= WRITTEN REQUEST =
Give every line of the material again, exactly as written.
○ ○ ○
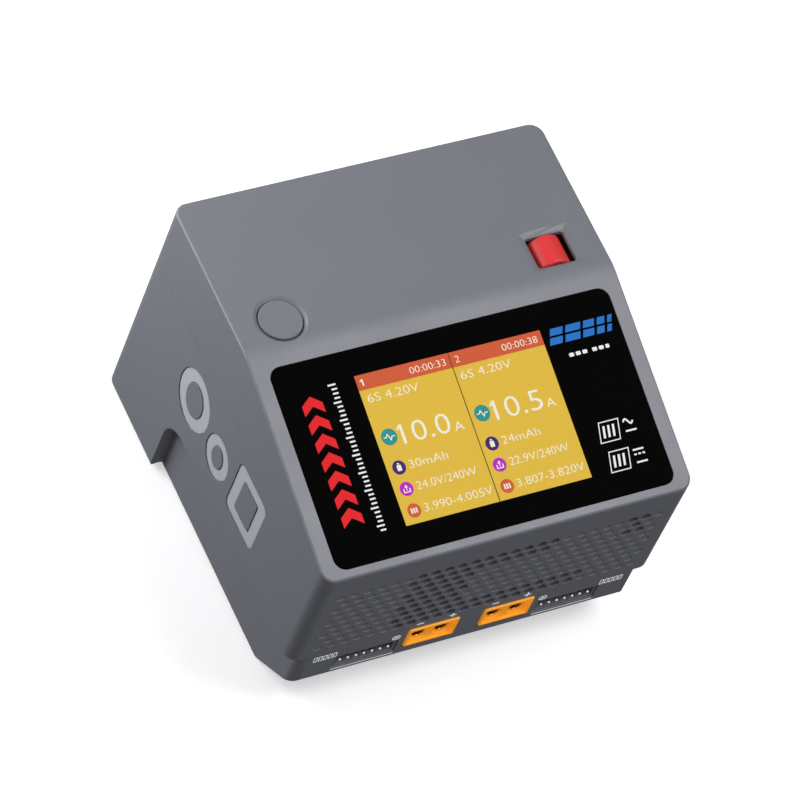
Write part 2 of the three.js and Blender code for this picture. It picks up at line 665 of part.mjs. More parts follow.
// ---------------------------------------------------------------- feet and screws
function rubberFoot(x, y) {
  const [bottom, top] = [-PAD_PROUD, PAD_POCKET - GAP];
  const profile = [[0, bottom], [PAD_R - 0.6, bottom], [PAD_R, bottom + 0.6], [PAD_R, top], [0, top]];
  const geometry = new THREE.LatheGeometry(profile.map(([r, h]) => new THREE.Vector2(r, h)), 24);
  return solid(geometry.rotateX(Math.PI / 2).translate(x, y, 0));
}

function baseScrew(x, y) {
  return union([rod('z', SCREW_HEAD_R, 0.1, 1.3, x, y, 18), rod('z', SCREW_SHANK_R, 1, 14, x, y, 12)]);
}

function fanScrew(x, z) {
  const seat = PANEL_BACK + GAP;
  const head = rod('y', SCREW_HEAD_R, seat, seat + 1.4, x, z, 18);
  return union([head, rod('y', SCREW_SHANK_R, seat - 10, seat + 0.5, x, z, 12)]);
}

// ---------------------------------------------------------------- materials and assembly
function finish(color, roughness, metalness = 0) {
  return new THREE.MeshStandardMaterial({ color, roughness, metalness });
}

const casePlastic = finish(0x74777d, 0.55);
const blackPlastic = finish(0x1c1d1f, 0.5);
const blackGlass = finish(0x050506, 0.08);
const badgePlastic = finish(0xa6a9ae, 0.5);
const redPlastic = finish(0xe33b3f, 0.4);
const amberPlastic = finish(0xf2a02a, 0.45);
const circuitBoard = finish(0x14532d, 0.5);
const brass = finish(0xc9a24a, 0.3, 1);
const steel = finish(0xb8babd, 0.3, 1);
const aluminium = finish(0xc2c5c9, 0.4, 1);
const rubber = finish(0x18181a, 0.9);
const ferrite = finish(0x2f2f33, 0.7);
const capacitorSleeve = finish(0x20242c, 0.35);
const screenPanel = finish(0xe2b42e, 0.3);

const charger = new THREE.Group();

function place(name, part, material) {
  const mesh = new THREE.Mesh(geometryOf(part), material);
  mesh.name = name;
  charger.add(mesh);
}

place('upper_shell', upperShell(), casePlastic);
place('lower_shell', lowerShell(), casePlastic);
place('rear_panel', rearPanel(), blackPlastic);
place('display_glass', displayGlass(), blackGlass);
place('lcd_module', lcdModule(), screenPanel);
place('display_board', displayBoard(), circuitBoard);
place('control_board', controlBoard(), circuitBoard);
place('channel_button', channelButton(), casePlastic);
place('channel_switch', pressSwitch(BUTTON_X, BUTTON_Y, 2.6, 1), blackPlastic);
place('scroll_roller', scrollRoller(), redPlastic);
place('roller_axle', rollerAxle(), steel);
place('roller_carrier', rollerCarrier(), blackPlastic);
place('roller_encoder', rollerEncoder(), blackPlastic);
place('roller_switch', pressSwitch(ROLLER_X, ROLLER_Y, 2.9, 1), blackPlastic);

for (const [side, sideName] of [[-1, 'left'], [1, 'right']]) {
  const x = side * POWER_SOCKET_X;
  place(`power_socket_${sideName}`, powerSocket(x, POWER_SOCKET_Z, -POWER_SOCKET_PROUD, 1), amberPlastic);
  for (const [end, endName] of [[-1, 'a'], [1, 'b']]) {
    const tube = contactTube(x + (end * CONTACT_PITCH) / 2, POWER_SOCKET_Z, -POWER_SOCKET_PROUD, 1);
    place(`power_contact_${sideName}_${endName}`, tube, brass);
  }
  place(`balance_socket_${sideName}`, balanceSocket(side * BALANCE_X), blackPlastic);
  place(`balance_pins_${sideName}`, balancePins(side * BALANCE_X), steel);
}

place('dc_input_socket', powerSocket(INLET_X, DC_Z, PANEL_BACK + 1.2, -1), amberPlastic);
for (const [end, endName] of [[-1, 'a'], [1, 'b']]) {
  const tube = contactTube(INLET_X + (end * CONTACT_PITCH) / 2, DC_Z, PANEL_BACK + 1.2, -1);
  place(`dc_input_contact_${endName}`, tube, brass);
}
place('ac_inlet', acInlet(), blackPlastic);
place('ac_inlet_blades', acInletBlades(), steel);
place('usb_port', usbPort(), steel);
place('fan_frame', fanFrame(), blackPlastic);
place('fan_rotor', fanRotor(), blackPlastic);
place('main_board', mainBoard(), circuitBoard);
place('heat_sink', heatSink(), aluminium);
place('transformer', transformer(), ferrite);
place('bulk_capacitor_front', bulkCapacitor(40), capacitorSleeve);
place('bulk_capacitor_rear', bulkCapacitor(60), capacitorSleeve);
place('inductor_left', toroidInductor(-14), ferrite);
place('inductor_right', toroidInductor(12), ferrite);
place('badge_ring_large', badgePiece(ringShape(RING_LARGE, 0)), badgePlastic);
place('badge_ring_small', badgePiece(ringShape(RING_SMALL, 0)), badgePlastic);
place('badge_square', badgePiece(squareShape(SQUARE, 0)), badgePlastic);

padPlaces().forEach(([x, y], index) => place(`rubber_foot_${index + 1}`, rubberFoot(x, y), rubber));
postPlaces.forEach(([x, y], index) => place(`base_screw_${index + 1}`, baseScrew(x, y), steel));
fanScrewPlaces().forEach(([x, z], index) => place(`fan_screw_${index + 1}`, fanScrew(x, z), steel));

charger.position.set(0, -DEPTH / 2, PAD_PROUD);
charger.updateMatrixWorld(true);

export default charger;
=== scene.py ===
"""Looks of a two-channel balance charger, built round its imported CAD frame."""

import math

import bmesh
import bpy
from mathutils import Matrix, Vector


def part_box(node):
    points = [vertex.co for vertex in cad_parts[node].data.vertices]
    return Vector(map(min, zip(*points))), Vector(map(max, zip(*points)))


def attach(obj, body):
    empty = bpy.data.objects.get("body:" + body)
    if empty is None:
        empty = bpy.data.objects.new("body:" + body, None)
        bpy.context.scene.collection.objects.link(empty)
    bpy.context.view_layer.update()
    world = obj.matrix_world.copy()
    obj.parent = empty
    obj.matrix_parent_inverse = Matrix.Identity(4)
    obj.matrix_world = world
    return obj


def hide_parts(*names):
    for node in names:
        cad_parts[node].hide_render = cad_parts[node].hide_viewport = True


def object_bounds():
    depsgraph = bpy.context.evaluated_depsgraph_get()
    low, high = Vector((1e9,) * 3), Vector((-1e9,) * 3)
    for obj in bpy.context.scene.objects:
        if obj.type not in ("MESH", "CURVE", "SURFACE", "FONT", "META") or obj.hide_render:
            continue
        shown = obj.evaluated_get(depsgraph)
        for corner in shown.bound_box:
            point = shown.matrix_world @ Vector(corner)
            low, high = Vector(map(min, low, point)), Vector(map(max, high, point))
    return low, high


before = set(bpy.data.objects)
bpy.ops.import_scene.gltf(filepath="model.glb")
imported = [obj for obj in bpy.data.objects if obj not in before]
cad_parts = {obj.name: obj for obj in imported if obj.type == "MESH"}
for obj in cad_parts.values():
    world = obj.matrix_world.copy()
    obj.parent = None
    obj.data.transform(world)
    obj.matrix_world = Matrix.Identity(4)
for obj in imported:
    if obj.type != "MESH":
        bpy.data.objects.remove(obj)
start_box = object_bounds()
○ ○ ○
= REPLY =
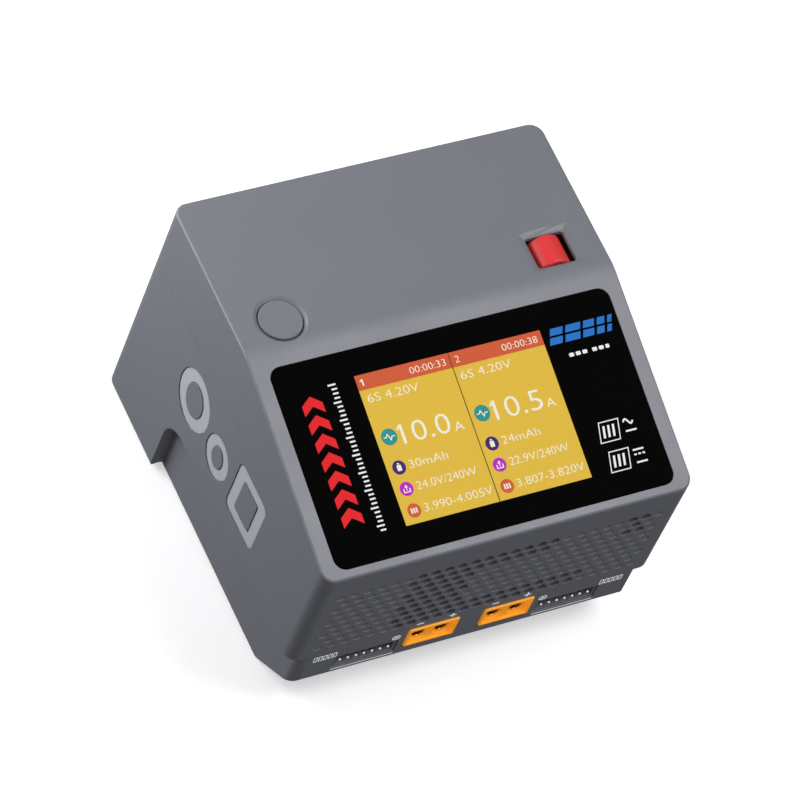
Write part 2 of the three.js and Blender code for this picture. It picks up at line 665 of part.mjs. More parts follow.
// ---------------------------------------------------------------- feet and screws
function rubberFoot(x, y) {
  const [bottom, top] = [-PAD_PROUD, PAD_POCKET - GAP];
  const profile = [[0, bottom], [PAD_R - 0.6, bottom], [PAD_R, bottom + 0.6], [PAD_R, top], [0, top]];
  const geometry = new THREE.LatheGeometry(profile.map(([r, h]) => new THREE.Vector2(r, h)), 24);
  return solid(geometry.rotateX(Math.PI / 2).translate(x, y, 0));
}

function baseScrew(x, y) {
  return union([rod('z', SCREW_HEAD_R, 0.1, 1.3, x, y, 18), rod('z', SCREW_SHANK_R, 1, 14, x, y, 12)]);
}

function fanScrew(x, z) {
  const seat = PANEL_BACK + GAP;
  const head = rod('y', SCREW_HEAD_R, seat, seat + 1.4, x, z, 18);
  return union([head, rod('y', SCREW_SHANK_R, seat - 10, seat + 0.5, x, z, 12)]);
}

// ---------------------------------------------------------------- materials and assembly
function finish(color, roughness, metalness = 0) {
  return new THREE.MeshStandardMaterial({ color, roughness, metalness });
}

const casePlastic = finish(0x74777d, 0.55);
const blackPlastic = finish(0x1c1d1f, 0.5);
const blackGlass = finish(0x050506, 0.08);
const badgePlastic = finish(0xa6a9ae, 0.5);
const redPlastic = finish(0xe33b3f, 0.4);
const amberPlastic = finish(0xf2a02a, 0.45);
const circuitBoard = finish(0x14532d, 0.5);
const brass = finish(0xc9a24a, 0.3, 1);
const steel = finish(0xb8babd, 0.3, 1);
const aluminium = finish(0xc2c5c9, 0.4, 1);
const rubber = finish(0x18181a, 0.9);
const ferrite = finish(0x2f2f33, 0.7);
const capacitorSleeve = finish(0x20242c, 0.35);
const screenPanel = finish(0xe2b42e, 0.3);

const charger = new THREE.Group();

function place(name, part, material) {
  const mesh = new THREE.Mesh(geometryOf(part), material);
  mesh.name = name;
  charger.add(mesh);
}

place('upper_shell', upperShell(), casePlastic);
place('lower_shell', lowerShell(), casePlastic);
place('rear_panel', rearPanel(), blackPlastic);
place('display_glass', displayGlass(), blackGlass);
place('lcd_module', lcdModule(), screenPanel);
place('display_board', displayBoard(), circuitBoard);
place('control_board', controlBoard(), circuitBoard);
place('channel_button', channelButton(), casePlastic);
place('channel_switch', pressSwitch(BUTTON_X, BUTTON_Y, 2.6, 1), blackPlastic);
place('scroll_roller', scrollRoller(), redPlastic);
place('roller_axle', rollerAxle(), steel);
place('roller_carrier', rollerCarrier(), blackPlastic);
place('roller_encoder', rollerEncoder(), blackPlastic);
place('roller_switch', pressSwitch(ROLLER_X, ROLLER_Y, 2.9, 1), blackPlastic);

for (const [side, sideName] of [[-1, 'left'], [1, 'right']]) {
  const x = side * POWER_SOCKET_X;
  place(`power_socket_${sideName}`, powerSocket(x, POWER_SOCKET_Z, -POWER_SOCKET_PROUD, 1), amberPlastic);
  for (const [end, endName] of [[-1, 'a'], [1, 'b']]) {
    const tube = contactTube(x + (end * CONTACT_PITCH) / 2, POWER_SOCKET_Z, -POWER_SOCKET_PROUD, 1);
    place(`power_contact_${sideName}_${endName}`, tube, brass);
  }
  place(`balance_socket_${sideName}`, balanceSocket(side * BALANCE_X), blackPlastic);
  place(`balance_pins_${sideName}`, balancePins(side * BALANCE_X), steel);
}

place('dc_input_socket', powerSocket(INLET_X, DC_Z, PANEL_BACK + 1.2, -1), amberPlastic);
for (const [end, endName] of [[-1, 'a'], [1, 'b']]) {
  const tube = contactTube(INLET_X + (end * CONTACT_PITCH) / 2, DC_Z, PANEL_BACK + 1.2, -1);
  place(`dc_input_contact_${endName}`, tube, brass);
}
place('ac_inlet', acInlet(), blackPlastic);
place('ac_inlet_blades', acInletBlades(), steel);
place('usb_port', usbPort(), steel);
place('fan_frame', fanFrame(), blackPlastic);
place('fan_rotor', fanRotor(), blackPlastic);
place('main_board', mainBoard(), circuitBoard);
place('heat_sink', heatSink(), aluminium);
place('transformer', transformer(), ferrite);
place('bulk_capacitor_front', bulkCapacitor(40), capacitorSleeve);
place('bulk_capacitor_rear', bulkCapacitor(60), capacitorSleeve);
place('inductor_left', toroidInductor(-14), ferrite);
place('inductor_right', toroidInductor(12), ferrite);
place('badge_ring_large', badgePiece(ringShape(RING_LARGE, 0)), badgePlastic);
place('badge_ring_small', badgePiece(ringShape(RING_SMALL, 0)), badgePlastic);
place('badge_square', badgePiece(squareShape(SQUARE, 0)), badgePlastic);

padPlaces().forEach(([x, y], index) => place(`rubber_foot_${index + 1}`, rubberFoot(x, y), rubber));
postPlaces.forEach(([x, y], index) => place(`base_screw_${index + 1}`, baseScrew(x, y), steel));
fanScrewPlaces().forEach(([x, z], index) => place(`fan_screw_${index + 1}`, fanScrew(x, z), steel));

charger.position.set(0, -DEPTH / 2, PAD_PROUD);
charger.updateMatrixWorld(true);

export default charger;
=== scene.py ===
"""Looks of a two-channel balance charger, built round its imported CAD frame."""

import math

import bmesh
import bpy
from mathutils import Matrix, Vector


def part_box(node):
    points = [vertex.co for vertex in cad_parts[node].data.vertices]
    return Vector(map(min, zip(*points))), Vector(map(max, zip(*points)))


def attach(obj, body):
    empty = bpy.data.objects.get("body:" + body)
    if empty is None:
        empty = bpy.data.objects.new("body:" + body, None)
        bpy.context.scene.collection.objects.link(empty)
    bpy.context.view_layer.update()
    world = obj.matrix_world.copy()
    obj.parent = empty
    obj.matrix_parent_inverse = Matrix.Identity(4)
    obj.matrix_world = world
    return obj


def hide_parts(*names):
    for node in names:
        cad_parts[node].hide_render = cad_parts[node].hide_viewport = True


def object_bounds():
    depsgraph = bpy.context.evaluated_depsgraph_get()
    low, high = Vector((1e9,) * 3), Vector((-1e9,) * 3)
    for obj in bpy.context.scene.objects:
        if obj.type not in ("MESH", "CURVE", "SURFACE", "FONT", "META") or obj.hide_render:
            continue
        shown = obj.evaluated_get(depsgraph)
        for corner in shown.bound_box:
            point = shown.matrix_world @ Vector(corner)
            low, high = Vector(map(min, low, point)), Vector(map(max, high, point))
    return low, high


before = set(bpy.data.objects)
bpy.ops.import_scene.gltf(filepath="model.glb")
imported = [obj for obj in bpy.data.objects if obj not in before]
cad_parts = {obj.name: obj for obj in imported if obj.type == "MESH"}
for obj in cad_parts.values():
    world = obj.matrix_world.copy()
    obj.parent = None
    obj.data.transform(world)
    obj.matrix_world = Matrix.Identity(4)
for obj in imported:
    if obj.type != "MESH":
        bpy.data.objects.remove(obj)
start_box = object_bounds()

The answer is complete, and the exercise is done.